In November 2002, as an improvement to the Destiny-class, Carnival launched Carnival Conquest, the first of five 110,000-ton Conquest-class ships similar in design to the Destiny class, but slightly bigger and able to carry 2974 voyagers. Carnival Glory followed in July 2003, Carnival Valor (the first ship with bow-to-stern wireless Internet access) in December 2004 and Carnival Liberty in July 2005. The last scheduled sister, Carnival Freedom, will enter service in spring 2007.

Somewhere in the seemingly never-ending quest for size (other cruise lines also jumped on the bandwagon to make bigger & bigger ships starting in 1998) Carnival did something different, and very right, by introducing an additional and relatively smaller class of vessel known as the Spirit-class. These 88,500-ton ships carry 2,124 passengers each, and are the longest in the fleet at 963 feet, yet narrow enough to fit through the Panama Canal. These sisters (Spirit, Legend, Pride and Liberty) have a very inviting space-per-passenger ratio, and the technologically advanced Azipod propulsion system. "

If there is any trouble with this please just delete this post...
  #16 (permalink)  
Old 02-04-2008, 06:54 AM
Join Date: Apr 2007
Location: birmingham, al
Posts: 1,843
Just don't make the mistake that a lot of new cruisers make. Never book a lower category room with the expectation of an upgrade. No matter what others have led you to believe, category (note I didn't mention cabin) upgrades, are about as rare as honest politicians.
  #17 (permalink)  
Old 02-04-2008, 08:09 AM
Senior Member
Join Date: Sep 2007
Posts: 118
Originally posted by Dave Beers:
"Good room" (cabin) is purely subjective.... I'm willing to bet that most people are like me and only use their balcony for entering or leaving a port, or for an hour here and there over the course of the cruise.
Personally, I would never again settle for a room without a balcony.

On the Caribbean Princess the signs told us that if you leave the balcony door open the ac shuts off. We figured that was a small price to pay for sleeping with the door open and smelling the fresh sea air.

Every night before bed I would stand on the balcony for a bit and enjoy the peace.
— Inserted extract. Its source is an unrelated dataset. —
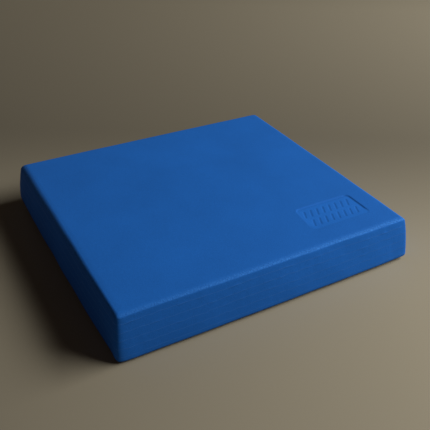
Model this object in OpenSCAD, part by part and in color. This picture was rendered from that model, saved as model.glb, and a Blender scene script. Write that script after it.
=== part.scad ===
// Balance pad: six sheets of closed-cell foam, bonded face to face into one soft block.
// Millimetres, +Z up. The origin is the centre of the underside, +X runs along the long
// side and -Y is the front. The sides lean inwards towards the top, with a slight belly.

/* [Pad] */
// Length of the base, along X
pad_l = 400; // [300:2:500]
// Width of the base, along Y
pad_w = 364; // [280:2:450]
// Height from underside to standing surface
pad_h = 60; // [50:1:72]
// Radius of the upright corners at the base
corner_r = 10.5; // [10.5:0.5:24]
// How far each side leans in between base and top
side_lean = 6; // [0:0.5:6]
// How far each side bellies out at half height
side_belly = 1.4; // [0:0.1:1.5]
// Radius of the edge around the standing surface
top_edge_r = 5; // [2:0.5:5]
// Radius of the edge around the underside
base_edge_r = 4; // [1:0.5:5]

/* [Lamination] */
// Thickness of the bond film between two sheets
film_t = 0.3; // [0.2:0.05:0.6]

/* [Badge] */
// Length of the recessed badge panel, along X
badge_l = 90; // [60:1:110]
// Width of the recessed badge panel, along Y
badge_w = 48; // [40:1:60]
// Depth of the badge panel below the standing surface
badge_depth = 1.5; // [1:0.25:3]
// Corner radius of the badge panel
badge_r = 6; // [2:0.5:10]
// Clear distance from the badge panel to the +X edge of the standing surface
badge_gap_x = 30; // [20:1:60]
// Clear distance from the badge panel to the front edge of the standing surface
badge_gap_y = 31; // [20:1:60]

/* [Badge marks] */
// Slanted dashes in each of the two rows
mark_count = 8; // [4:1:8]
// Length of one dash
mark_l = 15; // [8:0.5:16]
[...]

Even during the night when I got up I would have to sneak a few moments outside. In the morning while my husband showered I would wait outside.
You get the picture. When travelling with others you always seem to spend a great deal of time just waiting. In hotels it always drives me crazy wasting time. On my lovely private balcony these moments are always a special treat.

When you arrive back on ship exhausted from a busy day, it is wonderful to have a peaceful meal on the verandah. No dressing up, no rushing to meet dining room schedule. Bliss!

To me a balcony is our own little piece of heaven. But as you say, it is subjective. When I was young and travelling alone I would not waste a minute in my room. I flew out to be where all action was. The cheapest cabin was best.

Everyone says that a balcony is essential on an Alaskan cruise. I really hate the cold and am thinking that i might just book a room with unobstucted ocean view. You can hear the commentary over the television. What do you people think?